▶ **The task**:
Each line of the material must be returned exactly.

▶ **Information provided**:
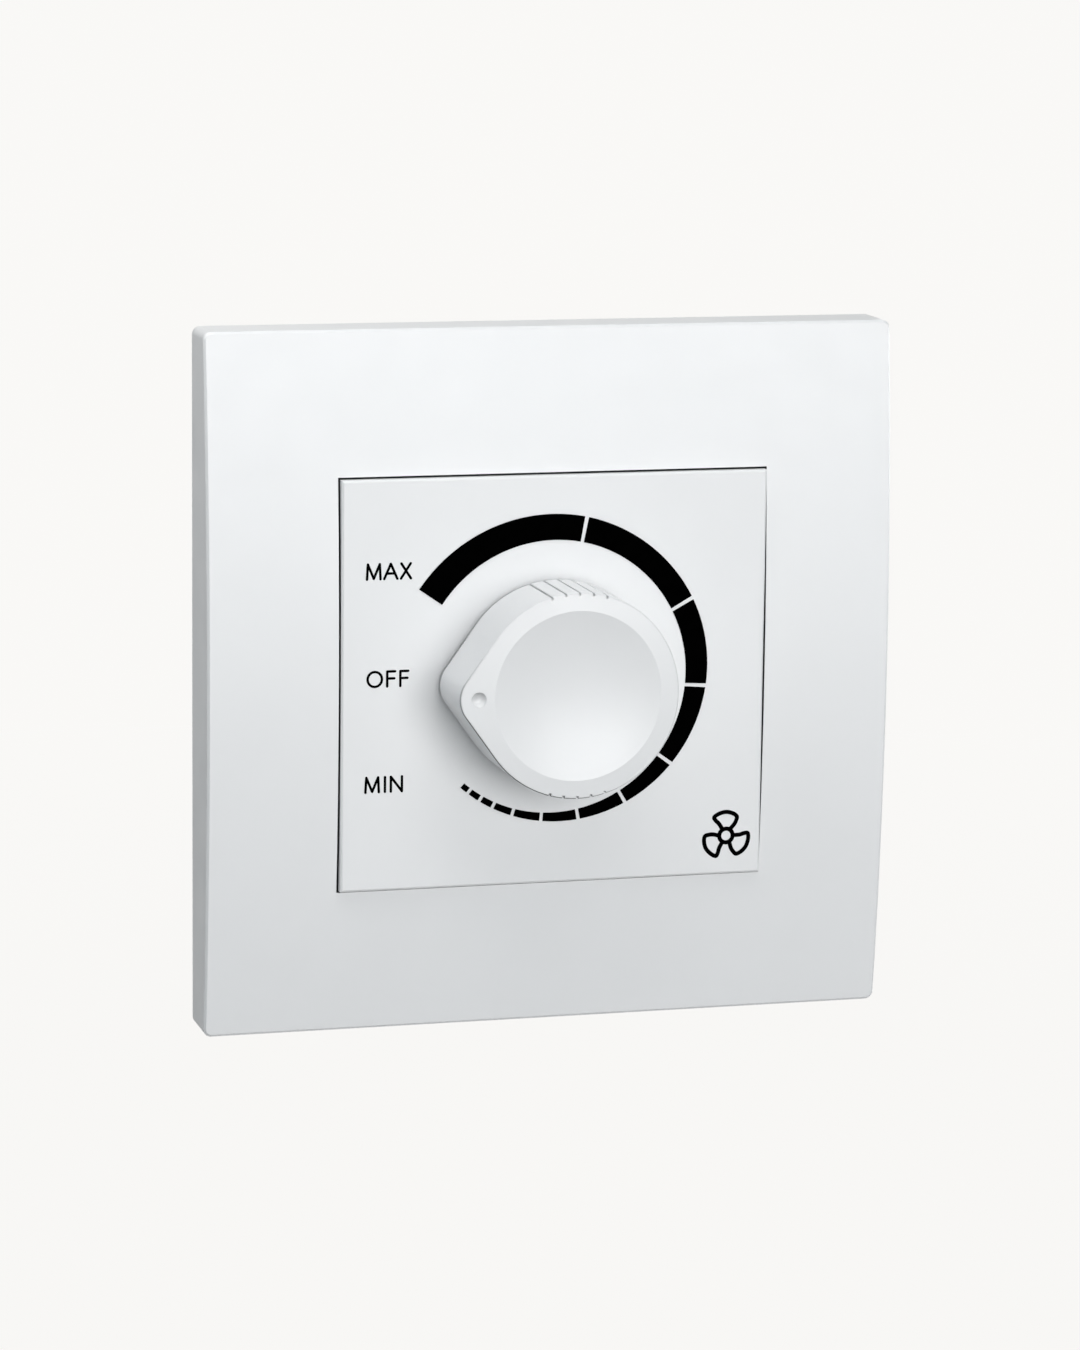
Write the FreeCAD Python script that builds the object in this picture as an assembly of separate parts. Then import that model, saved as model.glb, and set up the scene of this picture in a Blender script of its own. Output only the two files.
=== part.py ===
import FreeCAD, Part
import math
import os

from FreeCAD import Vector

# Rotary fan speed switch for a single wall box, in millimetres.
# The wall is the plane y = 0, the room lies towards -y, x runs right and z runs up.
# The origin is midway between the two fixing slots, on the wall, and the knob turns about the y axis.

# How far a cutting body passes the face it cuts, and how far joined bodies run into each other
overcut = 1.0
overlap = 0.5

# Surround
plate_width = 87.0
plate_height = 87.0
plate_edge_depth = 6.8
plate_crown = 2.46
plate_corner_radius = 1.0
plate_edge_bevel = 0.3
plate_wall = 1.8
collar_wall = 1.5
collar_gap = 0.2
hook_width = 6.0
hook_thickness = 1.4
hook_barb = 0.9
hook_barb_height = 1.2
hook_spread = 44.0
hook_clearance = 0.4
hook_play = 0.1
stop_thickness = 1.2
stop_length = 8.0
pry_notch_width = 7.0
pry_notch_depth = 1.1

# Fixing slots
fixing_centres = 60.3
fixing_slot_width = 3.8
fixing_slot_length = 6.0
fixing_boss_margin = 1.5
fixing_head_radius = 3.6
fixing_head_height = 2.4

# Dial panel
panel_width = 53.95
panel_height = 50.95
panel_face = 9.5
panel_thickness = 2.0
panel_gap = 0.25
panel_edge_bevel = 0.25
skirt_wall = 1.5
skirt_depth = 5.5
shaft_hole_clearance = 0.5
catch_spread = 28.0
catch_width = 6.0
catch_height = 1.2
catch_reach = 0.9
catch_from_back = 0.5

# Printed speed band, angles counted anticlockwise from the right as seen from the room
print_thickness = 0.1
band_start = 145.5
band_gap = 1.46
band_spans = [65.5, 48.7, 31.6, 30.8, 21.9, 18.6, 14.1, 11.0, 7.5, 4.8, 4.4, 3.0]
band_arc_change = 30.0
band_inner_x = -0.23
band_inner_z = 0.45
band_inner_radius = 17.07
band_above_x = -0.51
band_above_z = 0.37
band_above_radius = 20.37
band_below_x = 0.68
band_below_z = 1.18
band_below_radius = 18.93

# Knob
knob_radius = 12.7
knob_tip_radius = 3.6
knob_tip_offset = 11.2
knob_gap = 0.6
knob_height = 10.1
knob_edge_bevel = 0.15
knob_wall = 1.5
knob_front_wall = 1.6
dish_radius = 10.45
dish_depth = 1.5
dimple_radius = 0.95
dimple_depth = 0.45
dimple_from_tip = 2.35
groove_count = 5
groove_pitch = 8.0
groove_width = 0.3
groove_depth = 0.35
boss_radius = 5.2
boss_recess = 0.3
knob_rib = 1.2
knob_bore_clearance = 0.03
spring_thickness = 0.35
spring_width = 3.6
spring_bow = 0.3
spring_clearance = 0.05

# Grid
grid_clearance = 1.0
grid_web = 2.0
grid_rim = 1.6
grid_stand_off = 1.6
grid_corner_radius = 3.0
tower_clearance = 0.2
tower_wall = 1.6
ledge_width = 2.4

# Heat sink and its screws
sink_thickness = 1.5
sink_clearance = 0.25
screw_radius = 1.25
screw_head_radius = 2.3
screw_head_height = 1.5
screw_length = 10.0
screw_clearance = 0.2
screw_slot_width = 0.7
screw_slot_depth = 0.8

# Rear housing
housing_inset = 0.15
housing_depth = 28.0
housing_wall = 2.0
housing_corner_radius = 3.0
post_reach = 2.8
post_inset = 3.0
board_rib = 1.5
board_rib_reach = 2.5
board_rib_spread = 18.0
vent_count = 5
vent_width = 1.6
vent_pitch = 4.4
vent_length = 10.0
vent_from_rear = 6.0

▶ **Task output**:
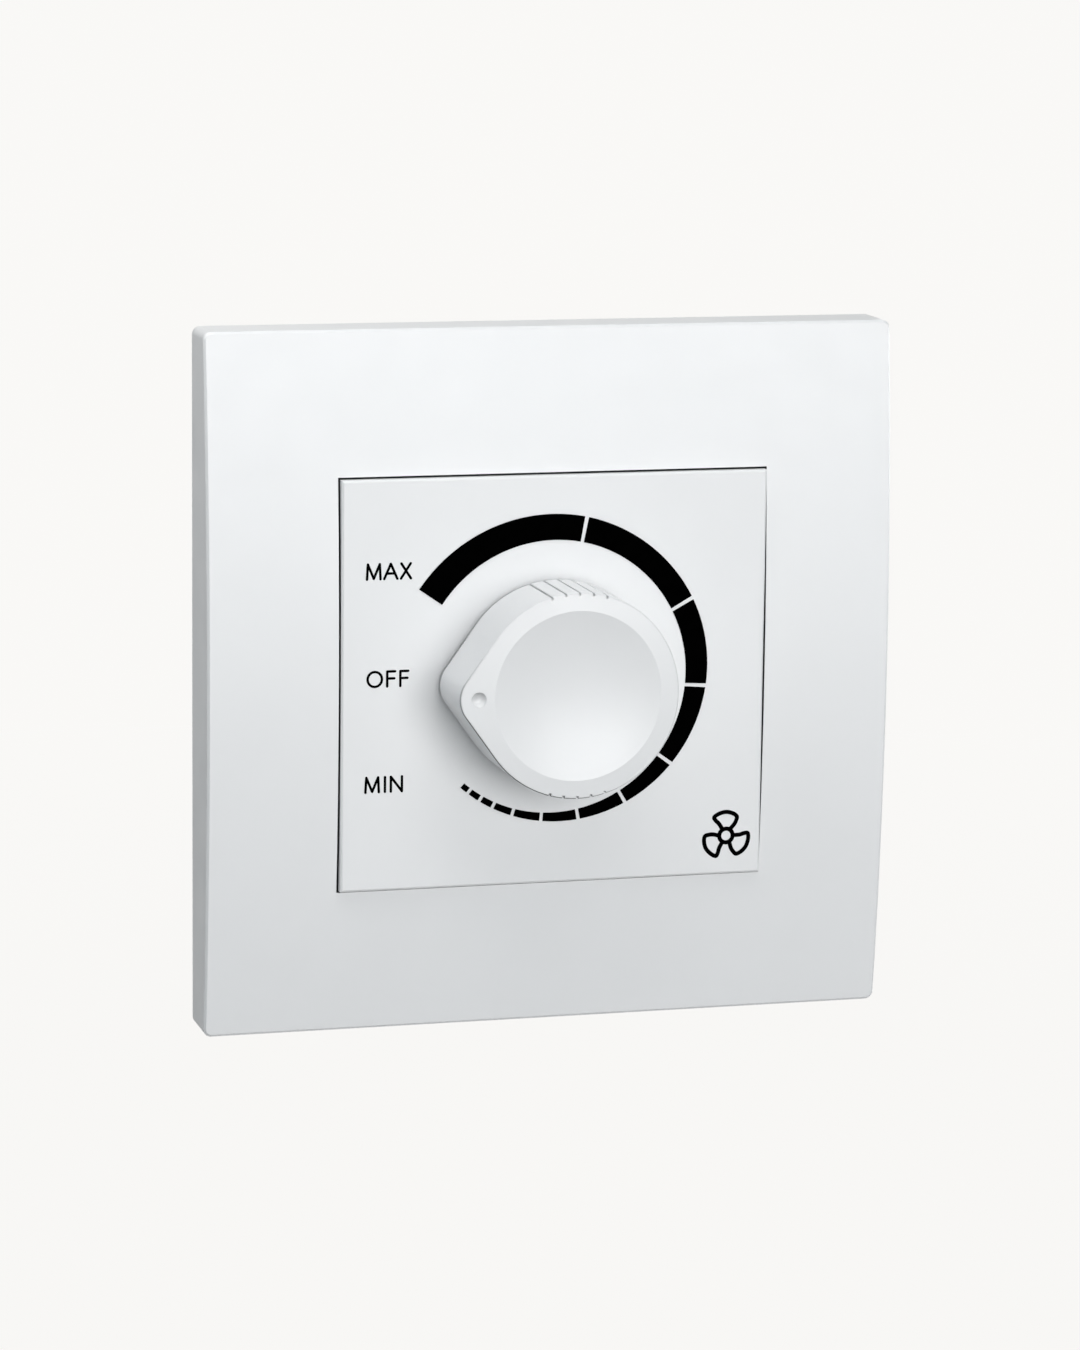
Write the FreeCAD Python script that builds the object in this picture as an assembly of separate parts. Then import that model, saved as model.glb, and set up the scene of this picture in a Blender script of its own. Output only the two files.
=== part.py ===
import FreeCAD, Part
import math
import os

from FreeCAD import Vector

# Rotary fan speed switch for a single wall box, in millimetres.
# The wall is the plane y = 0, the room lies towards -y, x runs right and z runs up.
# The origin is midway between the two fixing slots, on the wall, and the knob turns about the y axis.

# How far a cutting body passes the face it cuts, and how far joined bodies run into each other
overcut = 1.0
overlap = 0.5

# Surround
plate_width = 87.0
plate_height = 87.0
plate_edge_depth = 6.8
plate_crown = 2.46
plate_corner_radius = 1.0
plate_edge_bevel = 0.3
plate_wall = 1.8
collar_wall = 1.5
collar_gap = 0.2
hook_width = 6.0
hook_thickness = 1.4
hook_barb = 0.9
hook_barb_height = 1.2
hook_spread = 44.0
hook_clearance = 0.4
hook_play = 0.1
stop_thickness = 1.2
stop_length = 8.0
pry_notch_width = 7.0
pry_notch_depth = 1.1

# Fixing slots
fixing_centres = 60.3
fixing_slot_width = 3.8
fixing_slot_length = 6.0
fixing_boss_margin = 1.5
fixing_head_radius = 3.6
fixing_head_height = 2.4

# Dial panel
panel_width = 53.95
panel_height = 50.95
panel_face = 9.5
panel_thickness = 2.0
panel_gap = 0.25
panel_edge_bevel = 0.25
skirt_wall = 1.5
skirt_depth = 5.5
shaft_hole_clearance = 0.5
catch_spread = 28.0
catch_width = 6.0
catch_height = 1.2
catch_reach = 0.9
catch_from_back = 0.5

# Printed speed band, angles counted anticlockwise from the right as seen from the room
print_thickness = 0.1
band_start = 145.5
band_gap = 1.46
band_spans = [65.5, 48.7, 31.6, 30.8, 21.9, 18.6, 14.1, 11.0, 7.5, 4.8, 4.4, 3.0]
band_arc_change = 30.0
band_inner_x = -0.23
band_inner_z = 0.45
band_inner_radius = 17.07
band_above_x = -0.51
band_above_z = 0.37
band_above_radius = 20.37
band_below_x = 0.68
band_below_z = 1.18
band_below_radius = 18.93

# Knob
knob_radius = 12.7
knob_tip_radius = 3.6
knob_tip_offset = 11.2
knob_gap = 0.6
knob_height = 10.1
knob_edge_bevel = 0.15
knob_wall = 1.5
knob_front_wall = 1.6
dish_radius = 10.45
dish_depth = 1.5
dimple_radius = 0.95
dimple_depth = 0.45
dimple_from_tip = 2.35
groove_count = 5
groove_pitch = 8.0
groove_width = 0.3
groove_depth = 0.35
boss_radius = 5.2
boss_recess = 0.3
knob_rib = 1.2
knob_bore_clearance = 0.03
spring_thickness = 0.35
spring_width = 3.6
spring_bow = 0.3
spring_clearance = 0.05

# Grid
grid_clearance = 1.0
grid_web = 2.0
grid_rim = 1.6
grid_stand_off = 1.6
grid_corner_radius = 3.0
tower_clearance = 0.2
tower_wall = 1.6
ledge_width = 2.4

# Heat sink and its screws
sink_thickness = 1.5
sink_clearance = 0.25
screw_radius = 1.25
screw_head_radius = 2.3
screw_head_height = 1.5
screw_length = 10.0
screw_clearance = 0.2
screw_slot_width = 0.7
screw_slot_depth = 0.8

# Rear housing
housing_inset = 0.15
housing_depth = 28.0
housing_wall = 2.0
housing_corner_radius = 3.0
post_reach = 2.8
post_inset = 3.0
board_rib = 1.5
board_rib_reach = 2.5
board_rib_spread = 18.0
vent_count = 5
vent_width = 1.6
vent_pitch = 4.4
vent_length = 10.0
vent_from_rear = 6.0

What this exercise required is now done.